Evaluation of GPR surveys for assessment of trees condition in urbanized areas.

Ewelina Mazurek, Mikołaj Łyskowski

Vol. 40, no. 3 (2014), s. 291-296

Full text: pdfPDF

Abstract:

Modern measuring equipment is sometimes used for applications, for which it has not been originally designed. For example Ground Penetrating Radar (GPR), designed for subsurface structures analysis, can be used for tree tomography. Radar utilizes the phenomenon of propagation of the electromagnetic waves in a physical medium. Measurements can be carried out in situ, in a non-invasive manner on a living tree. Collected data allow for the tree condition determination. It is possible to detect voids and internal structure. Geophysical investigations can provide an estimation of the risk of falling of the trees. These methods also allow determination of the production quality of the tree by detecting knots inside the structure.

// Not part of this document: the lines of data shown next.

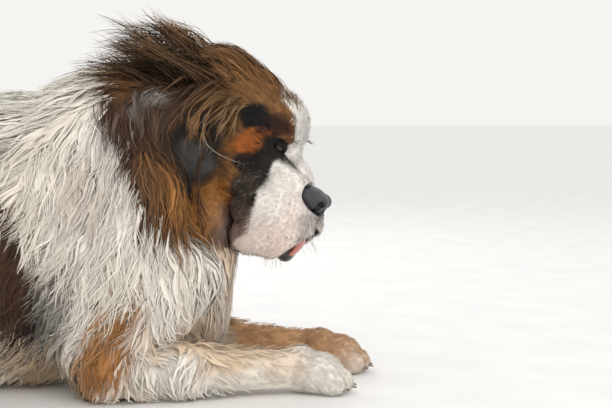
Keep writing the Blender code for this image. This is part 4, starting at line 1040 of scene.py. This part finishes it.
def strands_mesh(name, strands, tip_tint, softness, thick=0.8):
    """Closed, flattened, tapering three-sided strands as one mesh, with their colours and the OFBake map."""
    paths, normals, widths, roots, colours = strands
    paths = paths.copy()
    paths[..., 2] = np.maximum(paths[..., 2], LOWEST_PATH)
    n, count, _ = paths.shape
    rings = count - 1
    along = unit(np.gradient(paths, axis=1))
    across = unit(np.cross(normals, along))
    up = np.cross(along, across)
    roll = rng.normal(0, 0.5, (n, 1, 1))
    across, up = across * np.cos(roll) + up * np.sin(roll), up * np.cos(roll) - across * np.sin(roll)
    half = (widths / 2)[..., None]
    ring = np.stack([paths - across * half, paths + across * half, paths + up * half * thick], 2)[:, :rings]
    verts = np.concatenate([ring.reshape(n, rings * 3, 3), paths[:, -1:]], 1)
    per = rings * 3 + 1
    faces = [(2, 1, 0)]
    for r in range(rings - 1):
        for k in range(3):
            a, b = r * 3 + k, r * 3 + (k + 1) % 3
            faces += [(a, b, b + 3), (a, b + 3, a + 3)]
    verts[..., 2] = np.maximum(verts[..., 2], LOWEST_POINT)
    last = (rings - 1) * 3
    faces += [(last + k, last + (k + 1) % 3, per - 1) for k in range(3)]
    faces = np.array(faces)
    index = (faces[None] + (np.arange(n) * per)[:, None, None]).reshape(-1)
    mesh = bpy.data.meshes.new(name)
    mesh.vertices.add(n * per)
    mesh.vertices.foreach_set("co", verts.reshape(-1).astype(np.float32))
    mesh.loops.add(len(index))
    mesh.loops.foreach_set("vertex_index", index.astype(np.int32))
    mesh.polygons.add(len(index) // 3)
    mesh.polygons.foreach_set("loop_start", np.arange(0, len(index), 3, dtype=np.int32))
    mesh.update(calc_edges=True)
    share = np.append(np.repeat(np.arange(rings) / rings, 3), 1.0)
    across_share = np.append(np.tile([0.0, 1.0, 0.5], rings), 0.5)
    tone = 1 + tip_tint * (share - 0.4)
    shaded = colours[:, None] * tone[None, :, None]
    rgba = np.concatenate([np.clip(shaded, 0, 1), np.broadcast_to(share[None, :, None], (n, per, 1))], 2)
    set_colours(mesh, rgba)
    lengths = np.linalg.norm(np.diff(paths, axis=1), axis=2).sum(1)
    offset = np.stack([-widths, widths, 0 * widths], 2)[:, :rings].reshape(n, -1)
    offset = np.concatenate([offset, np.zeros((n, 1))], 1)
    grain = np.stack([
        offset / 2 / GRAIN_WIDTH, share[None] * lengths[:, None] / GRAIN_LENGTH,
        np.broadcast_to(rng.uniform(0, 90, (n, 1)), offset.shape),
    ], 2)
    layer = mesh.attributes.new("strand", "FLOAT_VECTOR", "POINT")
    layer.data.foreach_set("vector", grain.reshape(-1).astype(np.float32))
    uv = atlas(roots)[:, None] + (np.stack([across_share, share], 1)[None] - 0.5) * PATCH_SIZE
    flat = uv.reshape(-1, 2)[index]
    mesh.uv_layers.new(name="OFBake").data.foreach_set("uv", flat.reshape(-1).astype(np.float32))
    mesh.shade_smooth()
    outward = np.stack([-across, across, up], 2)[:, :rings].reshape(n, rings * 3, 3)
    outward = np.concatenate([outward, up[:, -1:]], 1)
    skinward = np.concatenate([np.repeat(normals[:, :rings], 3, 1), normals[:, -1:]], 1)
    softened = unit(outward * (1 - softness) + skinward * softness).reshape(-1, 3)
    mesh.normals_split_custom_set_from_vertices(softened.astype(np.float32))
    return add_object(name, mesh)


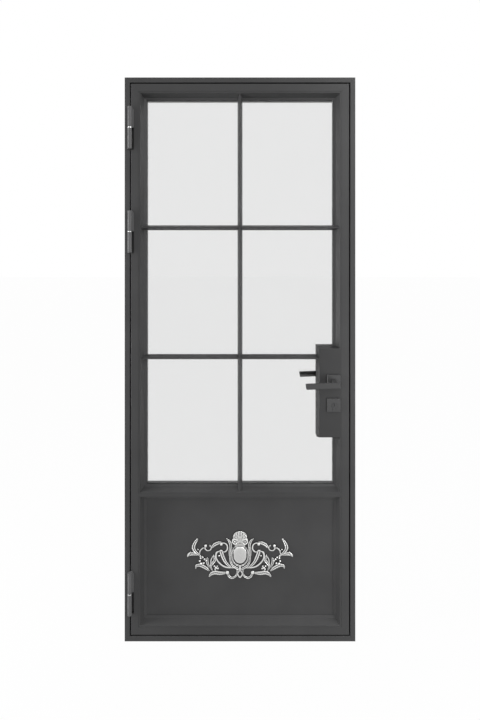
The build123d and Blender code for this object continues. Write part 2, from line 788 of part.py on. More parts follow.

Available literature shows only limited examples of the usage of other geophysical surveys, such as the ultrasound and geoelectrical method. However, in many cases these measurements are performed on samples in the form of profiles cut from the felled trees. Presented study was conducted on a set of 8 ash trees growing in the Krakow city parks. The measurement was carried out with high frequency antenna – 1600 MHz. Due to the lack of available literature and limited experience of the authors, only trees with known condition were tested. Despite many attempts, the authors were not able to developed a reliable measurement methodology which would allow for unambiguous classification and interpretation of results. In most cases, the results of the study permitted determination of the trees condition. However, some echograms, of the surveyed trees with visible voids pointed to a different tree state and misclassification. Despite that, the research results seem to be promising and the authors believe in the usefulness of the further development of measurement method along with its extension to other trees species.